The UK will learn its political fate on Friday 13 December. MPs have voted in a one-line Bill to have an election on Thursday 12 November, in the middle of winter.  BoJo’s got his way if not quite the way he wanted. All bets are off.

I well remember when Helen Clark told Mike Williams and I that she was going to call an election in New Zealand’s winter of 2002, when we were way ahead in the polls. In the end we just scraped in, even though National had its worst result in years.

We are still in London; the winds are growing chill and the nights are rapidly drawing in. Turnout will be an issue.

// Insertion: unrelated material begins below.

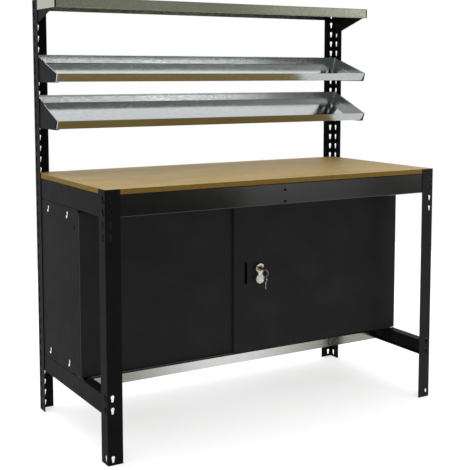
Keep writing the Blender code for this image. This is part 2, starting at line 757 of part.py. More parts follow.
def make_cabinet_sides():
    """Side panels with four keyholes and a slot each, and the bearers hooked into them."""
    upper, lower = panel_hole_levels()
    hole_front = CABINET_FRONT + PANEL_HOLE_INSET
    hole_back = hole_front + PANEL_HOLE_SPACING
    slot_y = CABINET_FRONT + PANEL_SLOT_INSET
    slot_z = CABINET_TOP - PANEL_SLOT_DROP
    slot_low = (slot_y - PANEL_SLOT_WIDTH / 2, slot_z - PANEL_SLOT_HEIGHT / 2)
    slot_high = (slot_y + PANEL_SLOT_WIDTH / 2, slot_z + PANEL_SLOT_HEIGHT / 2)
    for label, side in (("left", -1), ("right", 1)):
        name = "cabinet_side_" + label
        faces = sorted((side * INSIDE, side * (INSIDE - CABINET_LIP)))
        low = (faces[0], CABINET_FRONT, CABINET_BOTTOM)
        high = (faces[1], CABINET_BACK, CABINET_TOP)
        panel = pan(name, low, high, 0, -side, CABINET_SHEET, CABINET_BEND)
        holes = [keyhole(y, z) for y in (hole_front, hole_back) for z in (upper, lower)]
        holes.append(box_outline(slot_low, slot_high))
        wall = sorted((side * (INSIDE + OVERRUN), side * (INSIDE - CABINET_SHEET - OVERRUN)))
        cut(panel, extrude(name + " holes", holes, "X", *wall))
        add_part(panel, BLACK_PAINT)
        make_bearer("cabinet_bearer_upper_" + label, side, LID_BOTTOM - CLEARANCE, upper, -1)
        make_bearer("cabinet_bearer_lower_" + label, side, FLOOR_TOP + CLEARANCE, lower, 1)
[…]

Also at issue will be the fact that this will not be a two-horse race. Brexit splits Conservatives and the Brexit party on the right, and Labour, Lib Dems, Scottish party on the left(ish) spectrum. The Conservatives know austerity is still an issue, which explains the multitude of pictures of Boris in hospitals and schools with his sleeves rolled up. It is not certain that he will be seen as the answer.

The standard polls are not reliable for this election in my view. Pollster guru Professor John Curtice makes the following point:

“… this is an asymmetric election. It’s an election that Boris Johnson has to win. If he does not get a majority or something very close to it, he will not be able to stay in government because the Conservatives do not have any friends elsewhere.

“The Labour Party, by contrast, at least has the possibility of doing a deal with the SNP, a deal with the Liberal Democrats, getting support of the Greens and maybe even the DUP not standing in their way.

“Bear in mind, this is not an election that Labour have to win to stop Brexit, but it is an election that they and the other opposition parties simply need to deny the Conservatives a majority.